Uzak diyarlardan Çanakkale`ye gelen misafirlere seslenen Başkan Gökhan; “Biliniz! Vatan toprağı için gösterilen cesaretin, umudun, özgürlük ve bağımsızlık inancının en yüce göstergesidir Çanakkale. Emperyalizme karşı verilen mücadelenin en yalın halidir Çanakkale. Bu topraklara ilk defa ayak basanları, ilelebet bağrına basan yerdir Çanakkale. Asya ile Avrupa`yı birbirine bağlamakla yetinen değil, birbirleri arasında dostluk bağı kurandır Çanakkale. Bugün Barışa ve Özgürlüğe ev sahipliği yapandır Çanakkale” dedi.
“104. yıl önceki kızıl topraklarda şimdi kızıl gelincikler açıyor”
“Ey Çanakkale`de bir hilal uğruna savaşan kahramanlar. Sizler, tarihimizde ve yüreğimizde büyük izler bıraktınız” ifadeleriyle devam eden Başkan Gökhan; “Merak etmeyiniz, bizler, bıraktığınız emanete gözümüz gibi bakıyoruz. 104. yıl önceki kızıl topraklarda şimdi kızıl gelincikler açıyor. Ey Şanlı Çanakkale`min güzel insanları, en iyi sizler bilirsiniz. Emperyalizme karşı bağımsızlık ve özgürlük mücadelesinin baş temsilcisi Gazi Mustafa Kemal Atatürk`ün liderliğinde; Bin bir ağıtla, bin bir gözyaşıyla, bin bir zorlukla korunmuştur bu topraklar. Bu nedenle, Ata`ya minneti ifade etmenin en güzel yolu; Barış için, özgürlük için, demokrasi için, adalet için, insan hakları için mücadele ederek. En büyük mirasımız olan Türkiye Cumhuriyeti`ni birlik ve beraberlik içinde, kararlılıkla sonsuza dek yaşatmaktır. Çünkü bizler; tarihin en zor sahnelerinde bile bu vatanı kurtarma inancından bir an olsun vazgeçmemiş bir liderin inancı ve kararlılığını taşıyoruz. Mücadelemiz büyük; her geçen gün barışa, adalete, aydınlığa beraberce, daha güçlü ve emin adımlarla yürüyoruz. Omuz omuza, birlik, beraberlik ve kardeşçe bir yaşam düşlüyor, bu yaşam için var gücümüzle çalışıyoruz” dedi.

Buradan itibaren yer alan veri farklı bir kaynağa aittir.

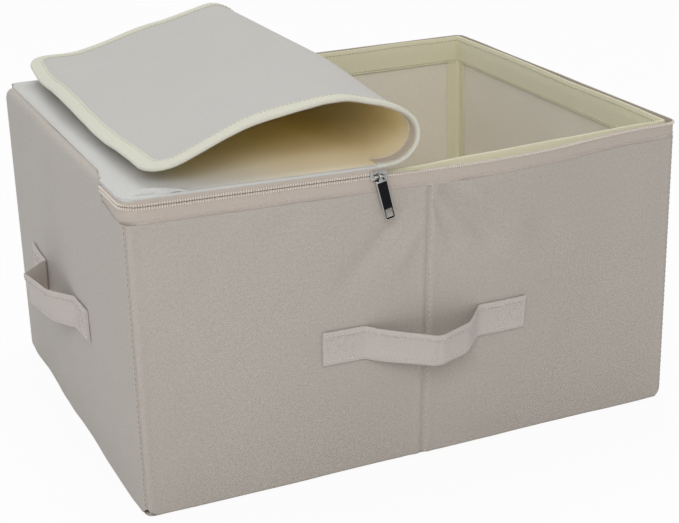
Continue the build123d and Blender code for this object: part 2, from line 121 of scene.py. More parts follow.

“Çanakkale barış ve kardeşlik içinde yaşanılan yerdir”
Gökhan konuşmasına; “Çok Değerli Misafirler ve Çok Sevgili Hemşerilerim, Çanakkale gerçeğinin ülkemizin tüm bölgelerine, hatta dünyaya örnek olması için, daha da iddialı olacağız. Çünkü; bitmeyen kardeş kavgalarının, dinmeyen acı ve gözyaşının adresi Ortadoğu coğrafyasına barışın hâkim olması için Çanakkale eşsiz bir örnektir. Çanakkale bugün, hangi dini inançta, hangi siyasi görüşte, hangi yaşam tarzı tercihinde olurlarsa olsunlar; Kadınların, erkeklerin, gençlerin, çocukların, yaşlıların, Türklerin, Kürtlerin, Romanların, Pomakların, Yörüklerin, Batı Trakyalıların, Karadenizlilerin, hatta savaştan kurtulmak için kentimize sığınmış Afganların ve Suriyelilerin, saçlarının tek bir teline zarar gelmeden, yıllardır huzur içinde, barış ve kardeşlik içinde özgürce ve gururla yaşadıkları yerdir. Çünkü birlikte burada yaşamayı seçmişlerdir ve bizim için hepsi Çanakkalelidir. 3.000 yıl önce Troia`da, 104 yıl önce de Gelibolu`da Anadolu`nun dört bir yanından, bin bir farklı kültüründen gelip burada, Çanakkale`de, omuz omuza varoluş mücadelesi vermiş insanlarımızın anısını yaşatmak istercesine bu özgürlüğü ve bu gururu fazlasıyla hak etmiyor mu Çanakkaleliler?” ifadeleriyle devam etti.
“Şehitlerimizi rahmet, gazilerimizi minnetle anıyor, anıları önünde saygıyla eğiliyorum”
Başkan Gökhan son olarak; “Değerli Hemşerilerim. Tüm bu hislerimle her geçen yıl önemi giderek artan bu anlamlı günde; demokratik ve laik Türkiye Cumhuriyeti`nin kurucusu, Gazi Mustafa Kemal Atatürk`ü; Özgür ve bağımsız bir vatan için canlarını veren tüm şehitlerimizi rahmet, gazilerimizi minnetle anıyor, anıları önünde saygıyla eğiliyorum. “Çanakkale`nin geçilmesine” dur diyerek, tarihin akışını ve dünyayı değiştiren Deniz Zaferimizin 104. yıldönümü hepimize kutlu olsun ve barış kültürümüz olsun” dedi.